The wine choices focus on California with some representation from South American and Spain, but not Italy. The Italian beer Peroni appears among the draft brews, but the domestic selections are the more interesting ones with local favorites from Four Peaks alongside beers like Full Sail Amber Ale from Oregon. Signature drinks include potent red and white sangrias, neither of which succumbs to the excessive sweetness of so many restaurant versions, and a “voodoo lemonade” that adds vodka and muddled blackberries to the familiar summer beverage.
The menu, which is the same for lunch and dinner, focuses on individual pizzas, salads, sandwiches, and appetizers meant for sharing.
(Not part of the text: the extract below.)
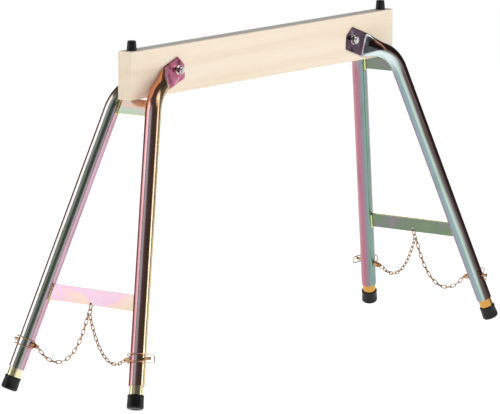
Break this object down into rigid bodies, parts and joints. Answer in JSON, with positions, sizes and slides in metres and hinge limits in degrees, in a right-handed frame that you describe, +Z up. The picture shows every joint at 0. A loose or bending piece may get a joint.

Simple starters include local Queen Creek olives served warm with toast points and the ubiquitous mix-and-match bruschetta. As at Postino, the serving is four pieces, which can be combined in any way requested. One unanticipated favorite is the Mediterranean plate, which combines crisp flatbread with smoky baba ghanoush, salty olives, roasted bell peppers, and hummus enlivened with an unexpected touch of basil.
|Queen Creek olives|
Sandwiches here are all built on a foundation of crusty, slightly charred ciabbatta. The bread is made on site, but most of the meats are from Boar’s Head in a departure from La Bocca’s frequent emphasis on local ingredients. One turkey sandwich includes provolone and mushrooms, a nice way to add heft and flavor to the sandwich in place of bacon, which seems the preferred add-on to nearly everywhere else. Another turkey sandwich features brie and figs, although not in enough quantity for them to stand out as much as they should.
|turkey and mushroom sandwich with slaw|
The chicken salad sandwich may be the best since it relies on a simple but effective filling of freshly-cooked poultry in sizeable chunks with romaine. All sandwiches come with a choice of cole slaw, green salad, or chips. The first option is usually the best. La Bocca’s slaw is a light, Mediterranean-inspired take on the deli classic; its dressing is closer to a vinaigrette than a more typical thick mayonnaise preparation. The green salad is a straightforward mix of mesclun lettuces, and the chips are just that — chips that you’ve probably had a thousand times before.
|turkey and brie sandwich with chips|
Salads at La Bocca are hearty, entree-sized bowls. The heirloom beet salad is populated with big hunks or ruby beets on top of two huge slices of tomato, arugula, and goat cheese. The figure-eight shape makes it an obvious candidate for splitting between two diners. The dayton caesar comprises as much roasted chicken as romaine, making it better as a entree than a starter. Goat cheese and pears are the principal ingredients in the lightest of the salads, a sweeter option with cranberries and candied walnuts.
|heirloom beet salad|
La Bocca’s pizza, never too shabby, has improved over the last three-and-a-half years. The crust is slightly crisp and charred toward the outer edges with a ring of pillowy softness just beyond and then becomes thinner toward the center. There are half a dozen signature pies such as truffled mushroom, with plenty of fungus matched with spinach and goat cheese, and the garden pizza, with an engaging juxtaposition of mild white cheddar and more pungent blue cheese beneath a cold topping of peppery arugula.
There’s also a make-your-own pie option, and all of the same toppings available for pizza can be used in a custom-made calzone. While the pizzas lend themselves to immediate sharing, the calzones are probably big enough for two as well, especially if preceded with appetizers or salads. They’re served with big steak knives, and cutting them open immediately releases steam redolent of the tomato sauce and chosen fillings mixed in. Mozzarella is the standard cheese with ricotta available as an upgrade.
Just in case there isn’t enough dairy in those cheeses, La Bocca’s dessert menu emphasizes ice cream. The flavors come from local purveyor Crave, making them worth the indulgence. Banana Toffee mixes bits of confection into a creamy, fruity base. Mint chocolate chip is authentic with flecks of green rather than uniform color from food coloring, and anyone who knows a bit of local history would find it difficult to resist a flavor identified as “Mary Coyle Vanilla,” named for the vintage ice cream shop in Central Phoenix.
|mint chocolate chip ice cream|
From bruschetta to ice cream with salad, sandwiches, and pizza in between, La Bocca seems to have steadily grown into the role it defined for itself during the turmoil of 2008. While the economy remains stalled, at least the Centerpoint towers, now renamed “West Sixth,” are nearly complete and filling rapidly with residents. Likewise, La Bocca now has a sister restaurant, Canteen Modern Tequila, across the street. With those developments, it can be said that things are looking up on Mill, both literally and figuratively.